Severino Francisco
Quando estudava na Faculdade de Arquitetura e Urbanismo da Universidade do Brasil, atual Universidade Federal do Rio de Janeiro, onde se formou em 1952, Sérgio Rodrigues percebeu que, embora a arquitetura brasileira moderna fosse apreciada no mundo, não existia um mobiliário compatível com a sua qualidade. E nem bibliografia adequada. Por isso, na base autodidata, ele começou a pesquisar a arquitetura colonial e a tradição indígena em museus históricos.
Certa vez, Sérgio perguntou a Lucio Costa: “Professor, eu acho que a arquitetura sem o complemento interno, sem o acabamento interno, sem a ambientação interna, sem o mobiliário adequado, a arquitetura não é arquitetura”. O doutor Lucio concordou: “É isso mesmo, uma casa vazia é um arcabouço, não é arquitetura, digo arquitetura completa, porque é preciso mostrar aquilo funcionando, com mesas, sofás e cadeiras”.

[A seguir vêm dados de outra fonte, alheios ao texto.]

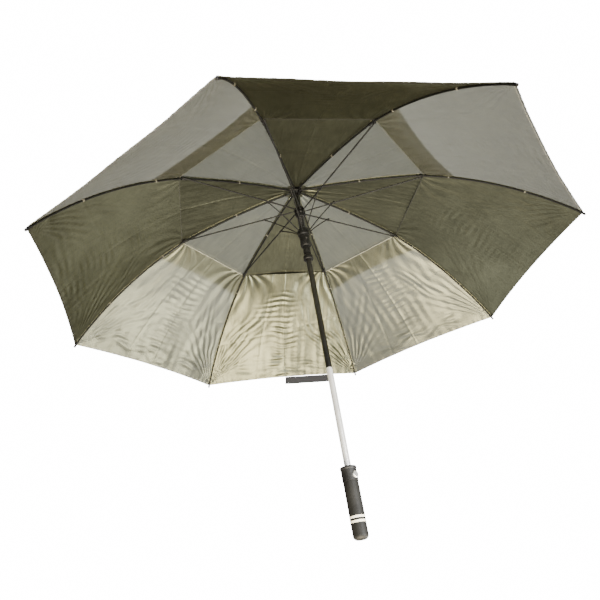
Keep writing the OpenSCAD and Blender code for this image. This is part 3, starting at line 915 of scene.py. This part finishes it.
def ring(radius, z, height, stand, edge=0.25 * MM):
    """A raised ring round a turned part."""
    root, top = radius - 0.3 * MM, z + height
    outline = [(root, z), (radius + stand - edge, z), (radius + stand, z + edge),
               (radius + stand, top - edge), (radius + stand - edge, top), (root, top)]
    return lathe(outline, 96, closed=True)


def turned_rings(name, body, rings):
    """Raised rings round a black plastic part, joined into one piece that rides its body."""
    piece = sharpen(join_parts(name, [ring(*each) for each in rings], BLACK_PLASTIC))
    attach(piece, body)


def coil(low, high, mean, wire, turns):
    """A compression spring with closed ends."""
    steps = 40
    path = []
    for i in range(turns * steps + 1):
        share = i / (turns * steps)
        rise = share
        for end in (0.06, 0.94):
            rise += 0.35 * (share - end) * math.exp(-((share - end) / 0.05) ** 2)
        a = 2 * math.pi * i / steps
        z = low + (high - low) * min(max(rise, 0), 1)
        path.append(Vector((mean * math.cos(a), mean * math.sin(a), z)))
    return tube(path, wire, 10)


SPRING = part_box("opening_spring")
WIRE_R = 0.75 * MM
spring = join_parts("coil_spring", [
    coil(SPRING[0].z + WIRE_R, SPRING[1].z - WIRE_R, 8.4 * MM, WIRE_R, 18)], SPRING_STEEL)
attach(spring, "runner")
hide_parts("opening_spring")
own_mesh(spring)

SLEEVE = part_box("push_sleeve")
BARREL_R = 13 * MM
NECK_R = 9 * MM
BARREL_LOW = SLEEVE[1].z - 53 * MM
turned_rings("sleeve_rings", "push_sleeve", [
    (BARREL_R, BARREL_LOW + 5 * MM, 1.6 * MM, 0.5 * MM),
    (BARREL_R, BARREL_LOW + 9 * MM, 1.6 * MM, 0.5 * MM),
    (BARREL_R, BARREL_LOW + 13 * MM, 1.6 * MM, 0.5 * MM),
    (BARREL_R, BARREL_LOW + 29 * MM, 2.4 * MM, 0.6 * MM),
    (NECK_R, SLEEVE[0].z + 22 * MM, 1.4 * MM, 0.5 * MM),
    (NECK_R, SLEEVE[0].z + 27 * MM, 1.4 * MM, 0.5 * MM)])
SCREW_AZIMUTH = math.radians(-62)
screw_place = Matrix.Translation((BARREL_R - 0.2 * MM, 0, BARREL_LOW + 21 * MM))
screw_spot = Matrix.Rotation(SCREW_AZIMUTH, 4, "Z") @ screw_place @ Matrix.Rotation(math.pi / 2, 4, "Y")
screw = sharpen(join_parts("sleeve_screw", [placed(rivet(2.3 * MM, 1.2 * MM), screw_spot)], SPRING_STEEL))
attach(screw, "push_sleeve")

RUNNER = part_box("runner")
RUNNER_R = 10.9 * MM
turned_rings("runner_rings", "runner", [
    (RUNNER_R, RUNNER[0].z + 1 * MM, 1.4 * MM, 0.5 * MM),
    (RUNNER_R, RUNNER[0].z + 4 * MM, 1.4 * MM, 0.5 * MM)])


# ---- handle and top

# Radius, and height above the notch's top, in millimetres.
ROSETTE_OUTLINE = [(7.3, 0.1), (15, -0.9), (23.5, -3.6), (30.5, -5.7), (31.2, -6.4),
                   (30.4, -6.5), (23.4, -4.5), (15, -1.9), (7.3, -0.7)]
ROSETTE_PLEATS = 24


def crown_rosette(top):
    """The pleated disc of cloth that covers the gore points where the cloth meets the notch."""
    points, faces = lathe([(r * MM, top + z * MM) for r, z in ROSETTE_OUTLINE], 160, closed=True)
    for p in points:
        reach = p.xy.length / (24 * MM)
        p.z += 0.35 * MM * reach * math.cos(ROSETTE_PLEATS * math.atan2(p.y, p.x))
    rosette = sharpen(join_parts("crown_rosette", [(points, faces)], DARK_OUTER))
    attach(rosette, "frame")


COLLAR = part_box("handle_collar")
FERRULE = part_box("ferrule")
GRIP_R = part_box("grip")[1].x
turned_rings("collar_seam", "frame", [(GRIP_R + 0.3 * MM, COLLAR[0].z + 0.4 * MM, 1.0 * MM, 0.5 * MM)])
crown_rosette(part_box("top_notch")[1].z)
turned_rings("ferrule_rings", "frame", [
    (8.9 * MM, FERRULE[0].z + 17.5 * MM, 1.2 * MM, 0.4 * MM),
    (8.5 * MM, FERRULE[0].z + 20.5 * MM, 1.2 * MM, 0.4 * MM)])


# ---- closure strap

STRAP_W = 25 * MM
STRAP_L = 160 * MM
STRAP_T = 1.0 * MM
STRAP_PLACE = 1.962  # just above the hem, counted along a rib
STRAP_SIDE = -86 * MM
STRAP_DROP = 7 * MM
STRAP_TILT = math.radians(3)
STRAP_LIFT = 5.6 * MM
PATCH_EDGE = 4 * MM
PATCH_L = 28 * MM
PATCH_T = 1.1 * MM


def strap_matrix():
    """The strap's corner: X across it, away from the hem, Y along it and Z off its outside."""
    x, z = rib_line(STRAP_PLACE, 3.2 * MM)
    start = (float(x) * math.cos(RIB_STEP / 2) + 1 * MM, STRAP_SIDE, float(z) - STRAP_DROP)
    slope = OUTER_ARC[3] + OUTER_ARC[4]
    turn = Matrix.Rotation(STRAP_TILT, 4, "Z") @ Matrix.Rotation(slope, 4, "Y")
    corner = Matrix.Translation((0, -STRAP_L / 2, 0))
    return Matrix.Rotation(azimuth(5) + RIB_STEP / 2, 4, "Z") @ Matrix.Translation(start) @ turn @ corner


def strap_height(x, y):
    """How the soft band waves and curls off its flat shape."""
    curl = 1.6 * MM * float(smooth(y, 0.1, 0.16)) * math.sin(x / STRAP_W * math.pi)
    return STRAP_LIFT + 0.9 * MM * float(wobble(x, y, 0.07, 2100)) * min(1, x / (8 * MM)) + curl


def strap_band(name, low, high, left, right, thick, lift, materials):
    """A closed band over part of the strap, from low to high along it and left to right across it."""
    long, wide = 50, 12
    verts = []
    place = strap_matrix()
    for side in (1, -1):
        for i in range(long):
            y = low + (high - low) * i / (long - 1)
            for j in range(wide):
                x = left + (right - left) * j / (wide - 1)
                edge = min(j, wide - 1 - j, i, long - 1 - i)
                fat = thick / 2 * (0.5 if edge == 0 else 1)
                verts.append(place @ Vector((x, y, strap_height(x, y) + lift + side * fat)))
    faces = []
    count = long * wide
    for i in range(long - 1):
        for j in range(wide - 1):
            a = i * wide + j
            faces.append((a, a + 1, a + wide + 1, a + wide))
            faces.append((a + count, a + wide + count, a + wide + 1 + count, a + 1 + count))
    rim = rim_of_grid(long, wide)
    for i, a in enumerate(rim):
        b = rim[(i + 1) % len(rim)]
        faces.append((a, a + count, b + count, b))
    return new_object(name, verts, faces, materials)


strap = strap_band("strap", 0, STRAP_L, 0, STRAP_W, STRAP_T, 0, [STRAP_CLOTH])
patch_top = STRAP_L - PATCH_EDGE
patch = strap_band("strap_patch", patch_top - PATCH_L, patch_top, PATCH_EDGE, STRAP_W - PATCH_EDGE,
                   PATCH_T, STRAP_T, [DARK_THREAD])
for piece in (strap, patch):
    fold_with_lower_cloth(piece, 5)
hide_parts("closure_strap")


# ---- finishes on the CAD's own parts

FINISHES = {
    "upper_shaft": BLACK_TUBE, "lower_shaft": SILVER_TUBE, "top_notch": BLACK_PLASTIC,
    "ferrule": BLACK_PLASTIC, "runner": BLACK_PLASTIC, "push_sleeve": BLACK_PLASTIC, "grip": GRIP_FOAM,
    "grip_bands": PALE_RING, "handle_collar": COLLAR_PLASTIC, "button": BUTTON_METAL,
}
for name in ("rib_inner", "rib_outer", "stretcher", "strut"):
    for k in RIBS:
        FINISHES[f"{name}_{k}"] = BLACK_ROD
for name, finish in FINISHES.items():
    node = frame["nodes"][name]
    node.data.materials.clear()
    node.data.materials.append(finish)


# ---- stage, light and camera

FLOOR_Z = -1.1
FLOOR_HALF = 6


def pale_floor():
    """A wide pale floor below the umbrella, which gives off a little light of its own."""
    material, tree, main, add = shader("floor_paint")
    place = add("ShaderNodeTexCoord")
    cloud = add("ShaderNodeTexNoise", Scale=3.0, Detail=4.0)
    tree.links.new(place.outputs["Object"], cloud.inputs["Vector"])
    paint = ramp_between(tree, add, cloud.outputs["Fac"], (0.8, 0.8, 0.79), (0.84, 0.84, 0.83))
    tree.links.new(paint, main.inputs["Base Color"])
    main.inputs["Roughness"].default_value = 0.8
    main.inputs["Emission Color"].default_value = (1, 1, 0.98, 1)
    main.inputs["Emission Strength"].default_value = 0.2
    corners = [(x * FLOOR_HALF, y * FLOOR_HALF, FLOOR_Z) for x, y in ((-1, -1), (1, -1), (1, 1), (-1, 1))]
    new_object("floor", corners, [(0, 1, 2, 3)], [material])


def area_light(name, place, target, size, power, colour, spread):
    """A round lamp at a place, aimed at a target; power is in watts and spread in degrees."""
    light = bpy.data.lights.new(name, "AREA")
    light.shape = "DISK"
    light.size = size
    light.energy = power
    light.color = colour
    light.spread = math.radians(spread)
    lamp = bpy.data.objects.new(name, light)
    lamp.location = place
    lamp.rotation_euler = (Vector(target) - Vector(place)).to_track_quat("-Z", "Y").to_euler()
    lamp.visible_camera = False
    bpy.context.scene.collection.objects.link(lamp)


def studio_world(seen, lighting):
    """White as the camera sees it, and gentler as a light."""
    world = bpy.data.worlds.new("studio")
    world.use_nodes = True
    bpy.context.scene.world = world
    tree = world.node_tree
    soft = tree.nodes["Background"]
    soft.inputs["Color"].default_value = (1, 1, 1, 1)
    soft.inputs["Strength"].default_value = lighting
    bright = tree.nodes.new("ShaderNodeBackground")
    bright.inputs["Color"].default_value = (1, 1, 1, 1)
    bright.inputs["Strength"].default_value = seen
    path = tree.nodes.new("ShaderNodeLightPath")
    mix = tree.nodes.new("ShaderNodeMixShader")
    tree.links.new(path.outputs["Is Camera Ray"], mix.inputs[0])
    tree.links.new(soft.outputs["Background"], mix.inputs[1])
    tree.links.new(bright.outputs["Background"], mix.inputs[2])
    tree.links.new(mix.outputs["Shader"], tree.nodes["World Output"].inputs["Surface"])


pale_floor()
studio_world(seen=16.0, lighting=0.05)
area_light("key", place=(0.1, -0.4, -1.04), target=(0.1, -0.1, 1), size=1.4, power=130,
           colour=(1, 0.865, 0.63), spread=160)
area_light("key_side", place=(1.0, 0.75, -1.04), target=(0.2, 0.3, 0.6), size=0.8, power=38,
           colour=(1, 0.94, 0.8), spread=118)
area_light("top", place=(0, 0, 3.0), target=(0, 0, 0.7), size=1.6, power=46,
           colour=(0.97, 0.99, 1), spread=90)
area_light("front", place=(2.2, -2.3, -0.1), target=(0, 0, 0.1), size=1.2, power=62,
           colour=(1, 1, 1), spread=120)
area_light("low_front", place=(0.2, -2.7, -0.6), target=(0, 0.3, 0.6), size=1.0, power=25,
           colour=(1, 0.98, 0.9), spread=90)
area_light("far_left", place=(-2.0, 2.0, -0.75), target=(0.55, 0.2, 0.65), size=1.2, power=3,
           colour=(1, 1, 0.96), spread=90)
area_light("far", place=(0.45, 2.9, -0.3), target=(-0.45, -0.2, 0.65), size=1.0, power=0.8,
           colour=(1, 1, 0.98), spread=60)
area_light("grip_side", place=(1.2, -0.45, -0.25), target=(0, 0, -0.03), size=0.4, power=2.6,
           colour=(1, 1, 1), spread=40)

CAMERA_PLACE = (0.1587, -1.2131, -0.2208)
CAMERA_TURN = (119.938, 8.525, 14.156)
CAMERA_LENS = 34.68
camera_data = bpy.data.cameras.new("camera")
camera_data.sensor_width = 36
camera_data.lens = CAMERA_LENS
camera_data.clip_start = 0.01
camera = bpy.data.objects.new("camera", camera_data)
camera.location = CAMERA_PLACE
camera.rotation_euler = [math.radians(a) for a in CAMERA_TURN]
bpy.context.scene.collection.objects.link(camera)
bpy.context.scene.camera = camera

bpy.context.view_layer.update()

Os móveis criados por Sérgio Rodrigues, sobrinho de Nelson Rodrigues, para prédios e monumentos, figuram entre as maiores preciosidades de Brasília. Falo de cátedra, pois assisti a muitos filmes nas poltronas que ele desenhou para o Cine Brasília e me deixavam com a sensação de estar sentado nas nuvens. Eram tão boas e confortáveis que me fizeram dormir diversas vezes e perder parte do filme. Além do Cine Brasília, Sérgio deixou a marca do seu talento no Palácio da Alvorada, no Itamaraty, no Teatro Nacional e na Universidade de Brasília e no Iate Clube, entre outros. A maioria a pedido de Oscar Niemeyer.
De maneira semelhante ao que ocorreu com Athos Bulcão e Marianne Perretti, guardadas as devidas proporções, a carreira de Sérgio, o mais importante designer de móveis do Brasil e um dos mais conceituados do mundo, ganhou impulso com os móveis que criou para as obras arquitetônicas de Brasília. São peças robustas, ergonômicas e belas.
A coluna Capital S/A informa que o secretário de Cultura e Economia Criativa, Bartolomeu Rodrigues, está com um problemão nas mãos. Sob a alegação de que não atendiam aos requisitos de segurança e de acessibilidade, as cadeiras do Cine Brasília foram substituídas durante uma reforma realizado no governo de Agnelo Queiroz. Essas 700 cadeiras estão abrigadas em um depósito do Teatro Nacional.
A Secretaria de Cultura está realizando uma reforma na Sala Martins Pena. Com isso, mais 400 cadeiras serão retiradas, somando 1.100 móveis. Quando chegar a vez da Villa Lobos, serão cerca de 2 mil. Segundo os técnicos da Secretaria, restaurar as cadeiras uma a uma não funcionaria porque continuariam sem condições de atender, além de se transformar num trabalho caríssimo e sabe-se até quando iria, informa a coluna Capital S/A.
As cadeiras são consideradas inflamáveis e, portanto, inadequadas do ponto de vista da segurança. O secretário de Cultura Bartolomeu Rodrigues quer abrir um debate sobre o destino dos móveis, que talvez poderiam ser leiloados ou doados a museus. Bem, parece-me que o tamanho do problema decorre de um erro fundamental, que precisa ser reparado: na primeira reforma, o Instituto Sérgio Rodrigues deveria ter sido consultado.
Como alguns arquitetos sugeriram, o Instituto poderia adequar as cadeiras às normas de acessibilidade e de segurança, mantendo o design de Sérgio Rodrigues. E vale o mesmo para as salas Martins Pena e Villa-Lobos.
É possível alegar falta dinheiro e que essa reforma consumiria muito tempo. A argumentação não se sustenta quando sabemos que sobra grana para construir viadutos ou museus da Bíblia, questionáveis sob vários aspectos. Essa é uma grande oportunidade de reparar o erro cometido no Cine Brasília e honrar a condição de Brasília como patrimônio cultural da humanidade, principalmente depois da invasão da horda de bárbaros para depredar os monumentos da democracia na capital.